Inflation in Brazil: Explaining the Puzzle
Inflation has performed better than expected, falling toward the upper tolerance limit of 4.5%, with projections around 4.4% by year-end. This outcome can be explained by three key factors:
- Global dollar devaluation, which reduced import prices and strengthened the real.
- A record agribusiness harvest in 2023, lowering food prices nationwide.
- Structural changes in the labor market, including labor reform, population aging, and the rise of gig economy jobs.
As a result, service inflation has remained contained despite historically low unemployment, and also despite the country's well-known problem of low productivity.
Brazil’s Economic Outlook for 2026
The ongoing deceleration suggests that monetary policy is achieving its intended effect, fueling expectations of a gradual SELIC rate-cutting cycle. Market consensus points to a reduction of around three percentage points, bringing the rate from 15% to 12%. Even so, this would leave Brazil with a real interest rate near 8%, maintaining a contractionary stance.
Fiscal challenges remain unresolved. Although the government aims to achieve a primary surplus, credit rating agency Moody’s downgraded Brazil’s outlook from positive to stable, citing worsening debt dynamics, rigid spending structures, and slow progress in expenditure cuts. A lasting fiscal solution is likely to be postponed until after the 2026 elections.
Meanwhile, Brazil’s stock market has reached successive record highs, driven by expectations of falling interest rates. Analysts argue that Brazilian equities remain undervalued, especially compared to US markets, where valuations, particularly in AI-driven tech stocks, appear increasingly stretched.
Why Structural Reform Is Essential
Brazil’s core economic challenge is not merely technical, but political. Sustainable growth requires better coordination between fiscal and monetary policy, a broader set of tools for the Central Bank beyond interest rates, and the restoration of credit as a driver of productive investment rather than financial rent extraction.
Without addressing capital flow volatility, excessive financialization, and the erosion of development institutions, Brazil risks remaining trapped in a cycle of high interest rates, weak investment, and limited long-term growth. The critical question is no longer whether Brazil can endure high interest rates, but how long it can afford their social and economic costs.
Brazil’s R$760 Billion Infrastructure Bet: Can Private Capital Rebuild the Country’s Economic Backbone?
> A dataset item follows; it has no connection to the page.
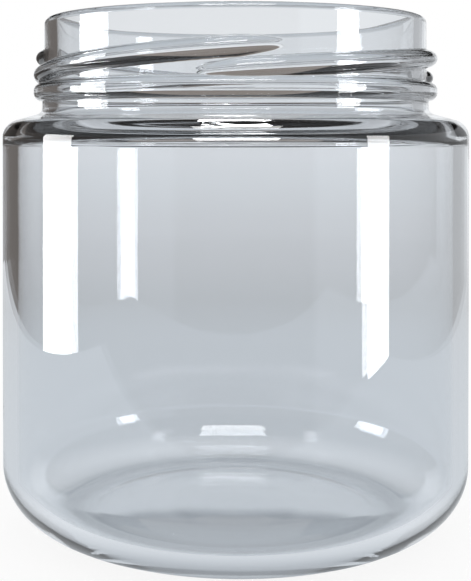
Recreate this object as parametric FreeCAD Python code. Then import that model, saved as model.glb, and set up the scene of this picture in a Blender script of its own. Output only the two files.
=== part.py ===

Furthermore, Brazil is rolling out a R$760 billion national infrastructure plan to reverse years of underinvestment and rebuild the foundations of economic growth. With public infrastructure spending far below the 2% of GDP needed just to maintain existing assets, the country is turning to private capital as the main engine of modernization.
The strategy prioritizes transport and logistics, followed by sanitation, energy, and social infrastructure, and relies on incentivized infrastructure debentures to attract domestic and foreign investors. Projects already underway range from highway concessions linking agribusiness regions to ports to large-scale sanitation expansion affecting millions of Brazilians.
The roadmap is ambitious. The challenge now is execution, and whether stable rules and contract certainty can sustain long-term investment.